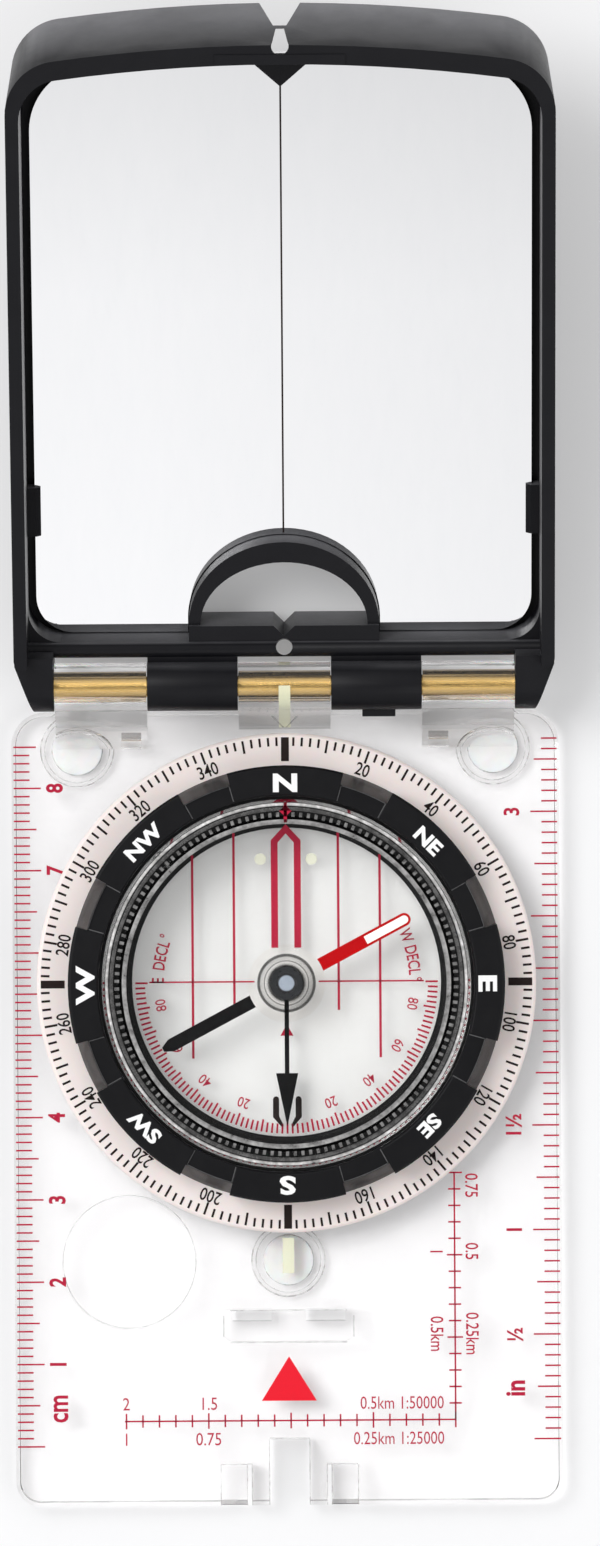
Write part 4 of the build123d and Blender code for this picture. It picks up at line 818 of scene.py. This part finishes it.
dress(["needle_north"], blade_paint("needle_red", (0.5, 0.0, 0.002), (0.42, 0.0, 0.002)))
needle_black = blade_paint("needle_black", (0.004, 0.004, 0.0045), (0.009, 0.009, 0.0095))
dress(["needle_south", "clinometer_arrow", "declination_screw"], needle_black)
hub_acrylic, hub_shader, hub_wire = principled(
    "hub_acrylic", ior=1.08, transmission_weight=1.0, specular_ior_level=0.3
)
hub_point = in_millimetres(hub_wire)
# Painted highlight and painted shade: bright and dark rings by radius in the hub's colour.
hub_stops = [(2.0, 0.05), (2.15, 0.1), (2.3, 0.6), (2.55, 0.92), (2.7, 0.3), (2.8, 0.8)]
hub_stops += [(3.15, 0.7), (3.3, 0.12), (3.5, 0.2), (3.6, 0.98), (4.7, 0.98)]
hub_painted_rings = turned_tones(hub_point, hub_stops, 5.0)
hub_painted_rings.feed(hub_shader, "Base Color")
(noise(hub_point, 2, 3) * 0.05 + 0.03).feed(hub_shader, "Roughness")
bump(noise(hub_point, 1.2, 2), 0.1, 0.03 * MM).feed(hub_shader, "Normal")
hub_lamp_ray = hub_wire.node("ShaderNodeLightPath", output=1)
hub_through = hub_wire.node("ShaderNodeBsdfTransparent", inputs={"Color": (0.8, 0.79, 0.78, 1)})
hub_face = Wire(hub_acrylic.node_tree, hub_shader.outputs[0])
hub_both = hub_wire.node("ShaderNodeMixShader", inputs={0: hub_lamp_ray, 1: hub_face, 2: hub_through})
hub_both.feed(hub_acrylic.node_tree.nodes["Material Output"], "Surface")
dress(["needle_hub"], hub_acrylic)
steel, steel_shader, steel_wire = principled("steel", metallic=1.0)
steel_point = in_millimetres(steel_wire)
turned = noise(stretched(steel_point, (1.0, 1.0, 9.0)), 3, 4, 0.6)
blend_colours(turned, (0.09, 0.095, 0.1, 1), (0.05, 0.052, 0.056, 1)).feed(steel_shader, "Base Color")
(turned * 0.25 + 0.18).feed(steel_shader, "Roughness")
bump(turned, 0.3, 0.02 * MM).feed(steel_shader, "Normal")
dress(["pivot_pin", "needle_magnet"], steel)
sapphire, sapphire_shader, sapphire_wire = principled("sapphire", ior=1.76, specular_ior_level=0.8)
sapphire_point = in_millimetres(sapphire_wire)
flaws = noise(sapphire_point, 1.6, 4, 0.6)
cup = blend_colours(flaws, (0.42, 0.47, 0.55, 1), (0.3, 0.35, 0.42, 1))
setting = ((from_needle_axis(sapphire_point) - 0.85) * 6.0).clamp(0, 1)
blend_colours(setting, cup, (0.02, 0.02, 0.022, 1)).feed(sapphire_shader, "Base Color")
(flaws * 0.1 + 0.06).feed(sapphire_shader, "Roughness")
bump(flaws, 0.1, 0.02 * MM).feed(sapphire_shader, "Normal")
dress(["jewel_bearing"], sapphire)

for name, width in (("lid_shell", 0.3 * MM), ("bezel_grip", 0.12 * MM), ("azimuth_ring", 0.1 * MM)):
    ease_edges(name, width)

bpy.context.view_layer.update()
------------------------------------
Repeat the material from above exactly, word for word.

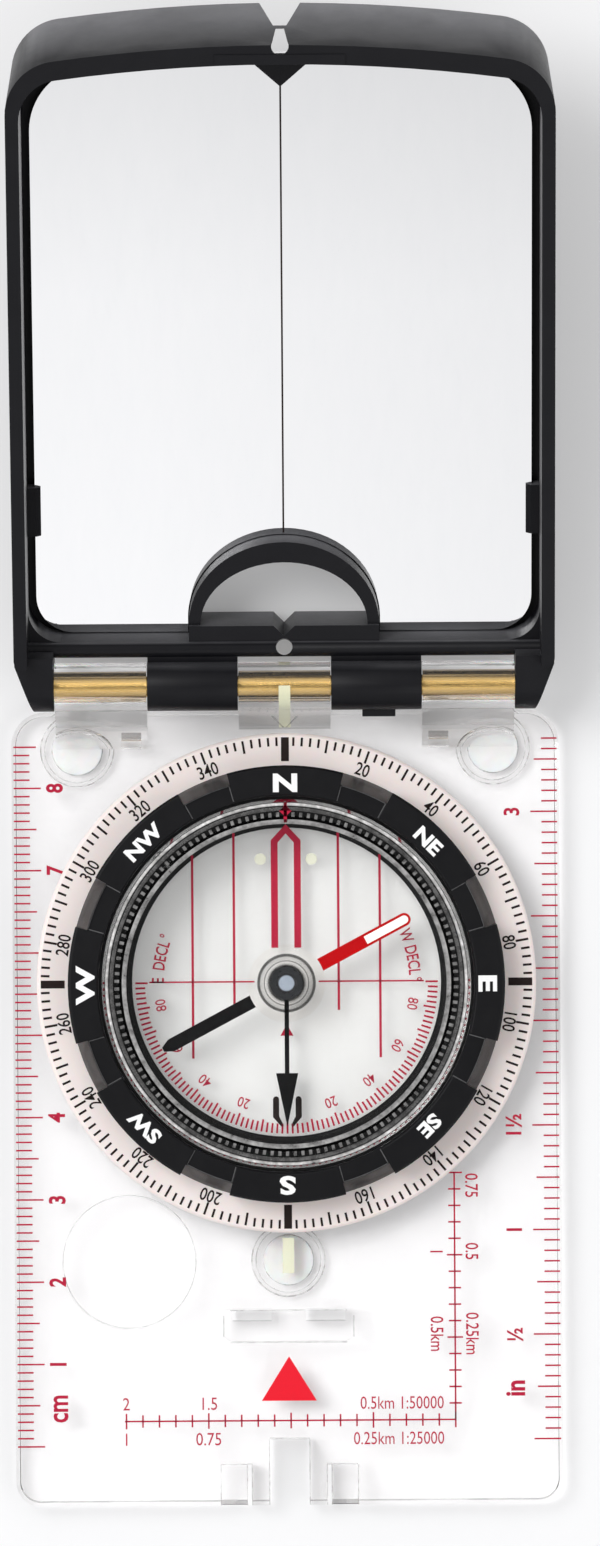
Write part 4 of the build123d and Blender code for this picture. It picks up at line 818 of scene.py. This part finishes it.
dress(["needle_north"], blade_paint("needle_red", (0.5, 0.0, 0.002), (0.42, 0.0, 0.002)))
needle_black = blade_paint("needle_black", (0.004, 0.004, 0.0045), (0.009, 0.009, 0.0095))
dress(["needle_south", "clinometer_arrow", "declination_screw"], needle_black)
hub_acrylic, hub_shader, hub_wire = principled(
    "hub_acrylic", ior=1.08, transmission_weight=1.0, specular_ior_level=0.3
)
hub_point = in_millimetres(hub_wire)
# Painted highlight and painted shade: bright and dark rings by radius in the hub's colour.
hub_stops = [(2.0, 0.05), (2.15, 0.1), (2.3, 0.6), (2.55, 0.92), (2.7, 0.3), (2.8, 0.8)]
hub_stops += [(3.15, 0.7), (3.3, 0.12), (3.5, 0.2), (3.6, 0.98), (4.7, 0.98)]
hub_painted_rings = turned_tones(hub_point, hub_stops, 5.0)
hub_painted_rings.feed(hub_shader, "Base Color")
(noise(hub_point, 2, 3) * 0.05 + 0.03).feed(hub_shader, "Roughness")
bump(noise(hub_point, 1.2, 2), 0.1, 0.03 * MM).feed(hub_shader, "Normal")
hub_lamp_ray = hub_wire.node("ShaderNodeLightPath", output=1)
hub_through = hub_wire.node("ShaderNodeBsdfTransparent", inputs={"Color": (0.8, 0.79, 0.78, 1)})
hub_face = Wire(hub_acrylic.node_tree, hub_shader.outputs[0])
hub_both = hub_wire.node("ShaderNodeMixShader", inputs={0: hub_lamp_ray, 1: hub_face, 2: hub_through})
hub_both.feed(hub_acrylic.node_tree.nodes["Material Output"], "Surface")
dress(["needle_hub"], hub_acrylic)
steel, steel_shader, steel_wire = principled("steel", metallic=1.0)
steel_point = in_millimetres(steel_wire)
turned = noise(stretched(steel_point, (1.0, 1.0, 9.0)), 3, 4, 0.6)
blend_colours(turned, (0.09, 0.095, 0.1, 1), (0.05, 0.052, 0.056, 1)).feed(steel_shader, "Base Color")
(turned * 0.25 + 0.18).feed(steel_shader, "Roughness")
bump(turned, 0.3, 0.02 * MM).feed(steel_shader, "Normal")
dress(["pivot_pin", "needle_magnet"], steel)
sapphire, sapphire_shader, sapphire_wire = principled("sapphire", ior=1.76, specular_ior_level=0.8)
sapphire_point = in_millimetres(sapphire_wire)
flaws = noise(sapphire_point, 1.6, 4, 0.6)
cup = blend_colours(flaws, (0.42, 0.47, 0.55, 1), (0.3, 0.35, 0.42, 1))
setting = ((from_needle_axis(sapphire_point) - 0.85) * 6.0).clamp(0, 1)
blend_colours(setting, cup, (0.02, 0.02, 0.022, 1)).feed(sapphire_shader, "Base Color")
(flaws * 0.1 + 0.06).feed(sapphire_shader, "Roughness")
bump(flaws, 0.1, 0.02 * MM).feed(sapphire_shader, "Normal")
dress(["jewel_bearing"], sapphire)

for name, width in (("lid_shell", 0.3 * MM), ("bezel_grip", 0.12 * MM), ("azimuth_ring", 0.1 * MM)):
    ease_edges(name, width)

bpy.context.view_layer.update()